Als es so weit war, überreichte er mir einen zusammengerollten cremefarbenen Bogen aus kräftigem Büttenpapier, auf den er in seiner ausholenden Handschrift mit Feder und schwarzer Tinte jene Sätze geschrieben hatte, die bis heute die Rückseite des Buchumschlags meines Romans »Ein deutscher Sommer« zieren. Sie lauten:

»Peter Henning hat das berühmte Geiseldrama von Gladbeck detailgenau als exemplarisches Gewaltverbrechen der Mediengesellschaft dargestellt.«

 

Ich habe mir den Bogen später rahmen lassen. Seither hängt er hinter Glas über meinem Schreibtisch an der Wand. Und so, als bildete unsere Begegnung ganz selbstverständlich den Auftakt zu nachfolgenden, rief er mich bereits drei Tage später an, um zu fragen, ob ich Lust hätte, im nahen Römerpark einen Spaziergang mit ihm zu unternehmen.
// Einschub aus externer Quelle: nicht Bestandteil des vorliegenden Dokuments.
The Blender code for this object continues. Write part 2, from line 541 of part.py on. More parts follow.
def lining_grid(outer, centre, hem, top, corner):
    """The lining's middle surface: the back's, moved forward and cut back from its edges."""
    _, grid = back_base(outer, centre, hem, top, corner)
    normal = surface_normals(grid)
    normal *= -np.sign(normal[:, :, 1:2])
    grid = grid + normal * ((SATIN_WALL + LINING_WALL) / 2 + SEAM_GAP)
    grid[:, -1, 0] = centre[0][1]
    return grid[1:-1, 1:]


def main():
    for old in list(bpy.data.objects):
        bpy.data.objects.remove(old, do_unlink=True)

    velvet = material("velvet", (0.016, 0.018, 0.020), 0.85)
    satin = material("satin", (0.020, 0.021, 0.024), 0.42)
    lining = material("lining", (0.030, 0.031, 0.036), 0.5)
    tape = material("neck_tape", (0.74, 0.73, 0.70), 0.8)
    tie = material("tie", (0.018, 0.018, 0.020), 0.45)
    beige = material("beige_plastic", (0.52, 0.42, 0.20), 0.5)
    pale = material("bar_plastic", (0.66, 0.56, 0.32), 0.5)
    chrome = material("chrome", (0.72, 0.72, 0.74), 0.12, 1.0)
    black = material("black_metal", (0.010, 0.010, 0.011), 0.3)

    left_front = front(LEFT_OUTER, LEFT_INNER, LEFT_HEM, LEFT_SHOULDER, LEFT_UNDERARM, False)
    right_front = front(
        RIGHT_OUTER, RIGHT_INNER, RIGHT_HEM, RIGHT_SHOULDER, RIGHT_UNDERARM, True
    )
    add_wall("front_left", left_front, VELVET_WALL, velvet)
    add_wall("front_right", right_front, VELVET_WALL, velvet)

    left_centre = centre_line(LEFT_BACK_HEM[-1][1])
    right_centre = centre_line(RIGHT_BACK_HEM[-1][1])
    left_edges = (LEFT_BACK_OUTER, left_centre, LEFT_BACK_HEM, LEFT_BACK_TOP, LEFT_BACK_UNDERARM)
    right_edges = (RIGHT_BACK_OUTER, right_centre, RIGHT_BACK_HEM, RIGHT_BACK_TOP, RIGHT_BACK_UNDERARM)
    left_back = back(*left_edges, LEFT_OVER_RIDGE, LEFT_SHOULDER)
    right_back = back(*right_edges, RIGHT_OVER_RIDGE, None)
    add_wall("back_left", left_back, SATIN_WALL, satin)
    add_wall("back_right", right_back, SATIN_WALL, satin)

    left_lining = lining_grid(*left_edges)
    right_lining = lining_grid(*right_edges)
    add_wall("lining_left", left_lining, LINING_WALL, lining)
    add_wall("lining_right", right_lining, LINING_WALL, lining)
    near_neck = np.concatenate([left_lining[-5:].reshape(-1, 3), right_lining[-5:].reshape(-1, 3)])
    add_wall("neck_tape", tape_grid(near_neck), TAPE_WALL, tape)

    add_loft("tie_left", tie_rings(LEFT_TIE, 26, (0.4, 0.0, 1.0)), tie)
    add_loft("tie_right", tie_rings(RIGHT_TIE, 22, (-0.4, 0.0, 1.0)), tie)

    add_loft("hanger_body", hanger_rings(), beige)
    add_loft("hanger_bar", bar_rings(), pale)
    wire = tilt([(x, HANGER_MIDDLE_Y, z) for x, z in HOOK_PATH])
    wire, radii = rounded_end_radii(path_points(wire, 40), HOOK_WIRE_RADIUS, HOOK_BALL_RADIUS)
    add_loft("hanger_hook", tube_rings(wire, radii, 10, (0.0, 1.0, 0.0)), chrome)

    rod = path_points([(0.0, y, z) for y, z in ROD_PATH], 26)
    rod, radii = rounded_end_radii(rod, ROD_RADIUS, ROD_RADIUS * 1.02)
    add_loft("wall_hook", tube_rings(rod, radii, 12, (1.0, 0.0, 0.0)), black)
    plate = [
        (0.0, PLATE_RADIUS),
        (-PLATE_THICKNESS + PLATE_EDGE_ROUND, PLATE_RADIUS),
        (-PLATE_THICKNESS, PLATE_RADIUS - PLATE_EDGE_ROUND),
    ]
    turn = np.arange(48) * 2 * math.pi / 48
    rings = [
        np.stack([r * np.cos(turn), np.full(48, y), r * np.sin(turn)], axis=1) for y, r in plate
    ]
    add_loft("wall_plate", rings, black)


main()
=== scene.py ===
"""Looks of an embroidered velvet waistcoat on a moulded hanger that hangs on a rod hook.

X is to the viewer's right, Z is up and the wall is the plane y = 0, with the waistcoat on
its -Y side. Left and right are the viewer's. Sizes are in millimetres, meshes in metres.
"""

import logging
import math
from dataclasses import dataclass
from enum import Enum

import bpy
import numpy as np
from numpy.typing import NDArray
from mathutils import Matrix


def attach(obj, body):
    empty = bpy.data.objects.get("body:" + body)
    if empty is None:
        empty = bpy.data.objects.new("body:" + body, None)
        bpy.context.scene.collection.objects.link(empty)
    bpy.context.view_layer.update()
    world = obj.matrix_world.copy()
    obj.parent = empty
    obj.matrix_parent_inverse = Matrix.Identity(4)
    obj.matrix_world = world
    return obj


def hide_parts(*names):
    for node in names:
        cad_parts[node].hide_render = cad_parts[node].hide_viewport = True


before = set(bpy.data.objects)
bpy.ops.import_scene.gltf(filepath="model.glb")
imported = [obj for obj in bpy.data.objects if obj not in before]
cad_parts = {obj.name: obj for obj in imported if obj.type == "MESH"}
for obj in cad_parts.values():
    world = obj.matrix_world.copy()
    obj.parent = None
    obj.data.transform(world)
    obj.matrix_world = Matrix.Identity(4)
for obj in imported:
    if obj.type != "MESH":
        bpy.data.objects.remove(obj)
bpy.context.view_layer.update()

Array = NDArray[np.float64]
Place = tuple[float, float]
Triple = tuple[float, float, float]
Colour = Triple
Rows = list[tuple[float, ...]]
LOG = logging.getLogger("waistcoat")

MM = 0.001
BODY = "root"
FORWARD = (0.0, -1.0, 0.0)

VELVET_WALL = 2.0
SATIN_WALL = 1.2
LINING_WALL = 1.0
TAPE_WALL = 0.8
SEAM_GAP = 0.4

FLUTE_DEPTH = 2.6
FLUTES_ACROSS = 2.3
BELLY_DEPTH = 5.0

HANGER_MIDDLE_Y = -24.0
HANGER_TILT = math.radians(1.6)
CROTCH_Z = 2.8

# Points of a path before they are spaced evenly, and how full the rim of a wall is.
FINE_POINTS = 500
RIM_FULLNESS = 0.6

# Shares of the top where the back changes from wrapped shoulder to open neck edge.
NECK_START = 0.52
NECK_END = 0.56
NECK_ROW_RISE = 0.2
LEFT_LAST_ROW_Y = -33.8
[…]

Ich sagte erfreut zu und genoss anschließend für die Dauer von fast vier Jahren das Privileg, einen Menschen zu erleben, dessen Neugier selbst im hohen Alter ungebrochen zu sein schien: Allem, was im jeweiligen Moment seinen Weg kreuzte oder seinen Blick auf sich zog, galt seine Aufmerksamkeit.